Tim Reed, 32, Australia
The defending Ironman 70.3 World Champion had a decent 2017 with wins at Hell of the West and Philippines 70.3, 2nds at Racine 69.1 and Coeur d’Alene 70.3, and 3rds at Subic Bay 70.3 and the Challenge Melbourne half.
Sam Appleton, 26, Australia
Appleton’s career high point was his six 70.3 wins in 2015. This year he won Racine 69.1, Santa Rosa 70.3 and Geelong 70.3, and took 2nd at the Challenge Melbourne half by 10 minutes over Reed.
Mauricio Mendez, 21, Mexico
This shooting star from Mexico is only 21. So far has he won the 2016 XTERRA World Championship, the 2016 Cabo 70.3 and 2017 Ironman 70.3 Texas highlighted by a 1:12:39 run.

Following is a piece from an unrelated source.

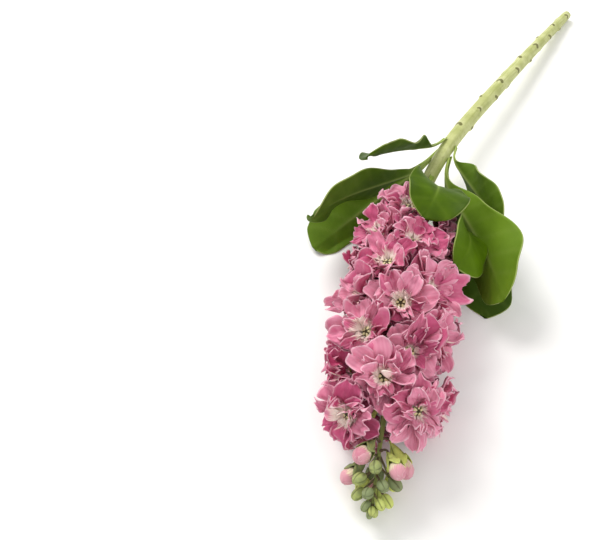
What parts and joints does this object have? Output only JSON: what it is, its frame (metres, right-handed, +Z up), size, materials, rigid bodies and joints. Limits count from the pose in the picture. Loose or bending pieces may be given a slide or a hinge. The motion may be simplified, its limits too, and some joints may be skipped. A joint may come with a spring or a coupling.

Tyler Butterfield, 34, Bermuda
This 2-time Olympian, winner of the 2014 Abu Dhabi International and 5th place finisher at Kona in 2015 has a strong 2017 highlighted by a sub-8 hour 3rd place at Ironman Texas, a win at Raleigh 70.3, a 2nd at Monterrey 70.3, and a 4th at Dubai 70.3.
Ben Kanute, 25, USA
The 2016 U.S. Olympian has dipped his toe in the non-drafting and middle distance worlds this year highlighted by a win at Escape From Alcatraz, a 3rd at Puerto Rico 70.3 and a 5th at St. George 70.3
Andreas Dreitz, 28, Germany
Dreitz was stronger in 2016 with 70.3 wins at Wiesbaden, Jonkoping and Mallorca and 70.3 2nds at Texas and Oceanside. This year he took 2nd at Mallorca 70.3 and Challenge Prague, 4th at Oceanside 70.3 and Challenge the Championship, and at 9th at the Ironman 70.3 European Championship.
Jesse Thomas, 37, USA
This six-time Wildflower winner and winner at Ironman Lanzarote last year had a decent 2017 with runner-up 70.3 finishes at Peru and Liuzhou.
Brent McMahon, 36, Canada
The man with four sub-8 hour Ironman finishes including a 7:46:10 at Brazil in 2016 had a decent 2017 with a course record smashing win at Ironman Lake Placid and an uninspiring 5th at Philippines 70.3 and 6th at St. George 70.3.
Matt Chrabot, 34, USA
In 2016, Chrabot had a strong year including 3rd at ITU Long Distance Worlds, a win at Racine 44.5, a 2nd at Los Cabos 70.3, and 70.3 3rd places at Monterrey and New Orleans. This year Chrabot’s bests have been runner-up finishes in Boulder – at the Ironman and Ironman 70.3, where he was a close second to Tim Don.
James Cunnama, 34, South Africa
The South African's recent form is hitting stride - a win at Ironman 70.3 Lanzarote. Earlier he took 2nd at Ironman France and 4th at Ironman Frankfurt.